More than 18 rounds of chemotherapy and three abdominal surgeries have failed to slow the tumor that doctors discovered after Tamara Strauss felt a suspicious lump in 2015.
Strauss was the first of 10 clinical trial patients to receive a personalized vaccine with the potential to do in just a few months what conventional treatments have failed to accomplish in three grueling years.
Unlike the scorched earth approach of chemo, cancer vaccines are exquisitely refined, containing immune system-activating molecules custom-made for each patient based on the specific genetic mutations present in their cancer cells.
Accepting patients with solid tumors of all types, the trial represents a significant new hope for the 59-year-old jewelry artist whose advanced cancer is rare and difficult to treat. But doctors hope to see progress, either halting the tumor's growth or reducing its size, in three to six months.
The effort is a collaboration of UC San Diego Moores Cancer Center and the La Jolla Institute of Allergy and Immunology and employs a basic approach just starting to show promise in small trials at other top-flight cancer centers worldwide.
But the local effort has its own special tweak that the San Diego researchers involved think will deliver greater precision in targeting the unique features of each patient's cancer cells.
The approach builds on basic research from the labs of immunologists Stephen Schoenberger and Bjoern Peters at the allergy institute and was brought to the bedside under collaboration with Dr. Ezra Cohen, director of translational science at Moores.
"The current method that everybody's using, it's highly-educated guessing but guessing all the same," Schoenberger said. "Our process does take longer on the front end, but that's because we're taking the time to verify, rather than guess. We think it's going to make a big difference in our ability to be exactly on target."
Before slowly pressing the plunger forward, sending the first custom-crafted dose into Strauss's upper arm on Oct. 4, Cohen made it clear that the four years of collaboration necessary to arrive at that gives him confidence that the trial has a significant chance of success.
"I think this is a moment where history is happening, and we know it's happening," Cohen said.

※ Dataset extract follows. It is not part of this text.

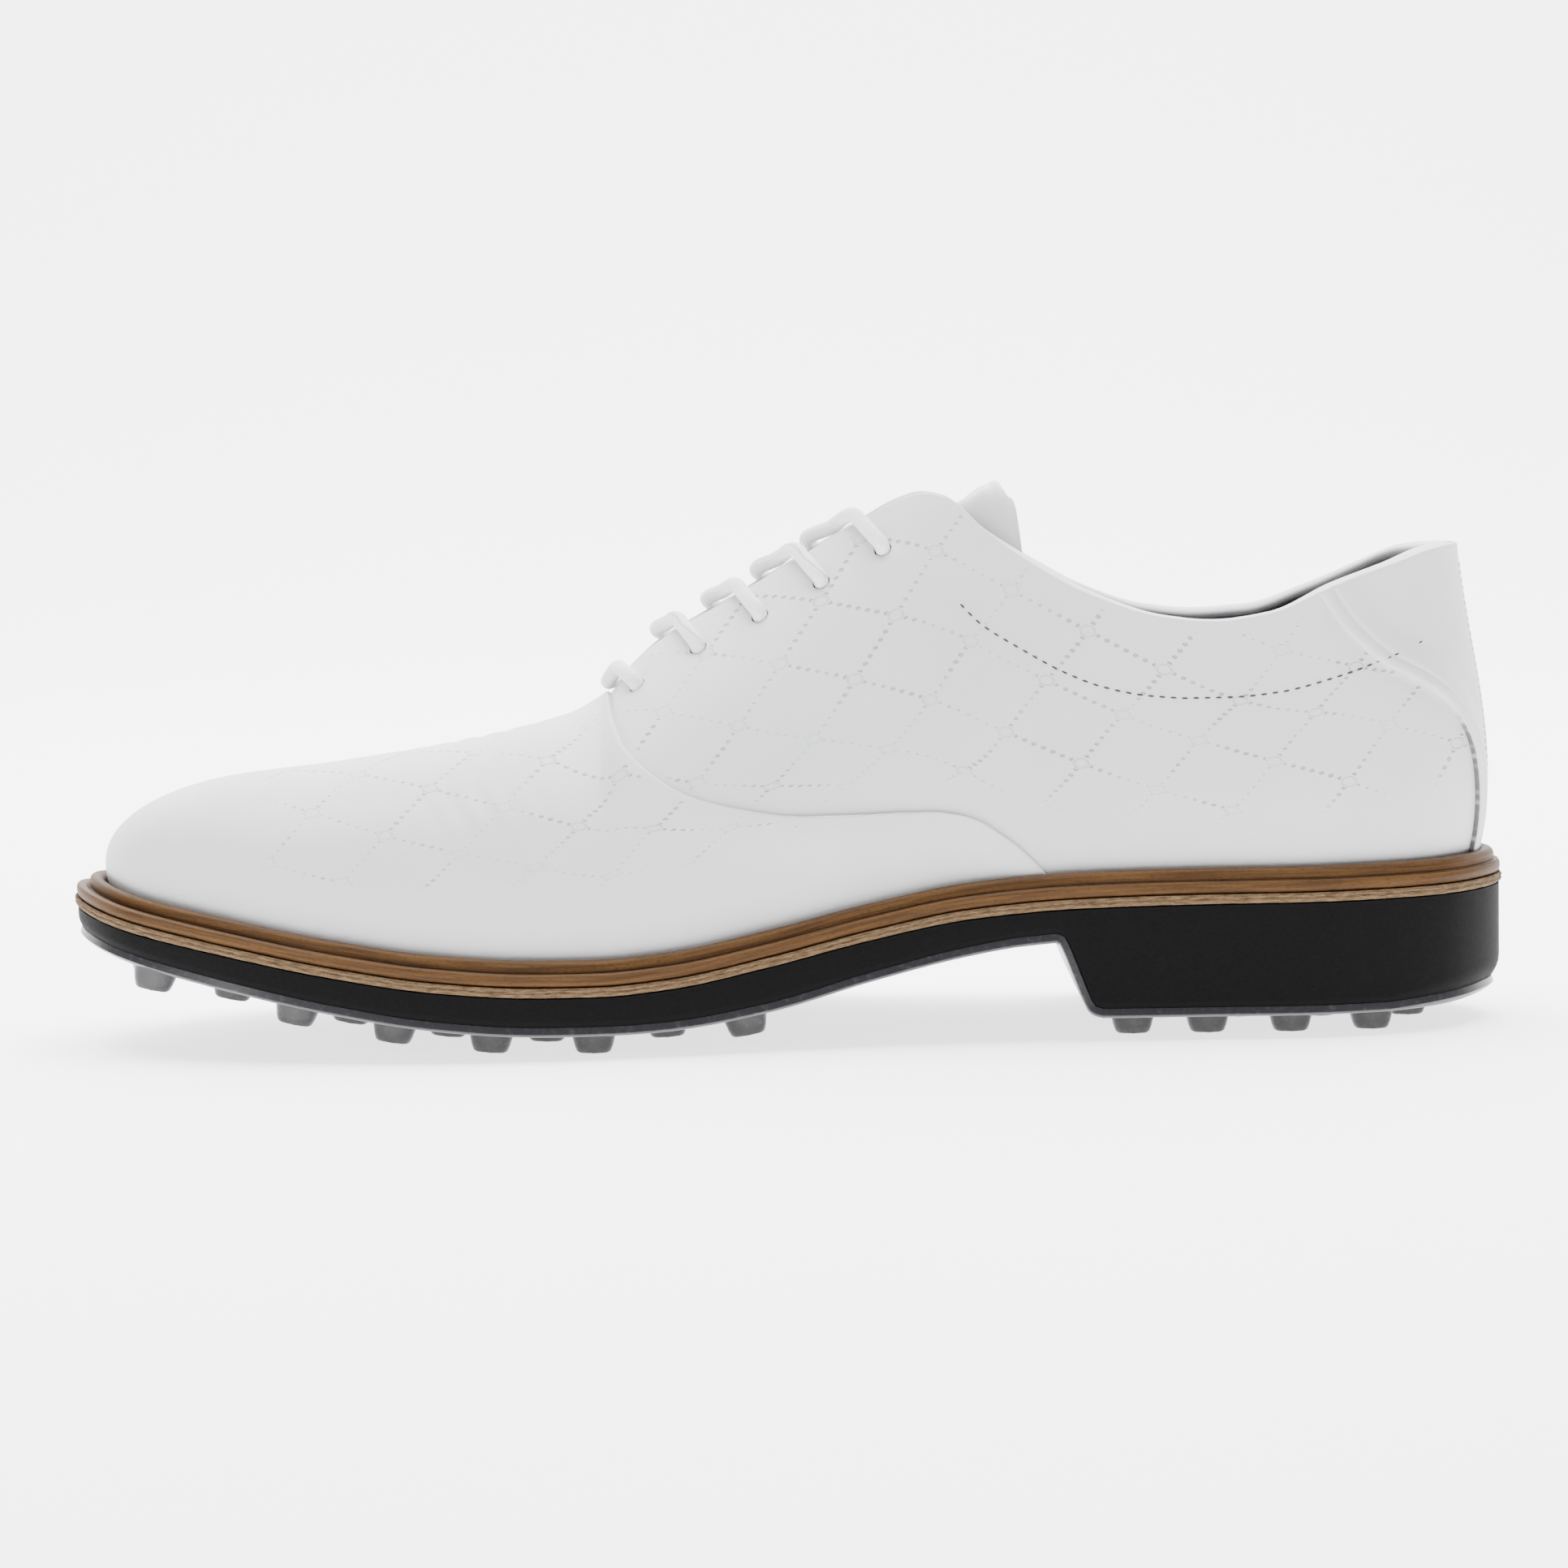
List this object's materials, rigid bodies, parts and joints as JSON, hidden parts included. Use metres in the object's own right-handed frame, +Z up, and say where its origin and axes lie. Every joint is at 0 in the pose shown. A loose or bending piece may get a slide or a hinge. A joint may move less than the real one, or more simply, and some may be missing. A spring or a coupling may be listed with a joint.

The trial is made possible through a $1 million donation from well-known philanthropists and art collectors Matthew and Iris Strauss, who are Tamara Strauss's parents.
It is among a growing number of trials nationwide that capitalize on recent advances in genetic sequencing, bioinformatic analysis and manufacturing to craft vaccines loaded with molecules made to activate each patient's immune system against their tumor's specific genetic fingerprint.

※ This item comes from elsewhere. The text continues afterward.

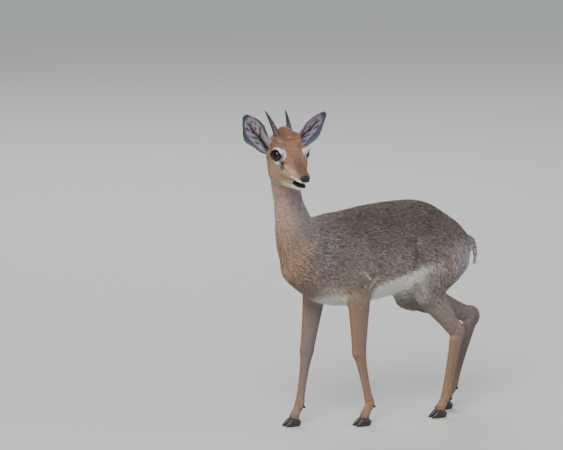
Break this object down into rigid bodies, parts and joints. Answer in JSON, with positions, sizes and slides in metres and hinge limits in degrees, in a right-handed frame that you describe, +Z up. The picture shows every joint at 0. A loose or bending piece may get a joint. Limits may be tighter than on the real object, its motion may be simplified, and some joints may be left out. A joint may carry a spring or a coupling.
{
  "type": "dik-dik",
  "caption": "Standing dik-dik buck, a very small antelope with short ringed horns and cupped ears, in mid-stride and looking out over its left side.",
  "frame": {"origin": "centre of the bounding box on the floor that the hooves stand on", "axes": "+Z up, the buck walks towards -X, its left side and its face are towards -Y"},
  "size_m": [0.4974, 0.1784, 0.5659],
  "materials": {
    "coat": "short grizzled grey-brown fur, tan on the face and legs, cream below",
    "eye": "wet, dark brown",
    "horn": "dark, ringed towards the base",
    "hoof": "worn black horn"
  },
  "bodies": {
    "root": {"torso": "coat", "neck": "coat", "head": "coat", "tail": "coat", "ear_left": "coat", "ear_right": "coat", "foreleg_left_upper": "coat", "foreleg_left_cannon": "coat", "foreleg_left_pastern": "coat", "foreleg_right_upper": "coat", "foreleg_right_cannon": "coat", "foreleg_right_pastern": "coat", "hindleg_left_thigh": "coat", "hindleg_left_shank": "coat", "hindleg_left_cannon": "coat", "hindleg_left_pastern": "coat", "hindleg_right_thigh": "coat", "hindleg_right_shank": "coat", "hindleg_right_cannon": "coat", "hindleg_right_pastern": "coat", "eye_left": "eye", "eye_right": "eye", "horn_left": "horn", "horn_right": "horn", "foreleg_left_claw_outer": "hoof", "foreleg_left_claw_inner": "hoof", "foreleg_right_claw_outer": "hoof", "foreleg_right_claw_inner": "hoof", "hindleg_left_claw_outer": "hoof", "hindleg_left_claw_inner": "hoof", "hindleg_right_claw_outer": "hoof", "hindleg_right_claw_inner": "hoof"}
  },
  "joints": []
}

Outside experts seem to agree that the approach moving forward at Moores in La Jolla is novel.
Microbiologist Fred Ramsdell, vice president of research at the Parker Institute for Cancer Immunology, a collaboration of high-flying cancer programs such as Harvard's Memorial Sloan Kettering Cancer Center, Stanford University, UCLA and MD Anderson Cancer Center, said the screening idea that the team in San Diego is putting into practice takes the cancer vaccine target selection process to a deeper level.
"One of the big things that Ezra and Stephen are doing is taking an approach where they actually look for T-cell responses in the lab before making a vaccine," Ramsdell said. "Most everybody else makes their vaccines based on computational prediction alone."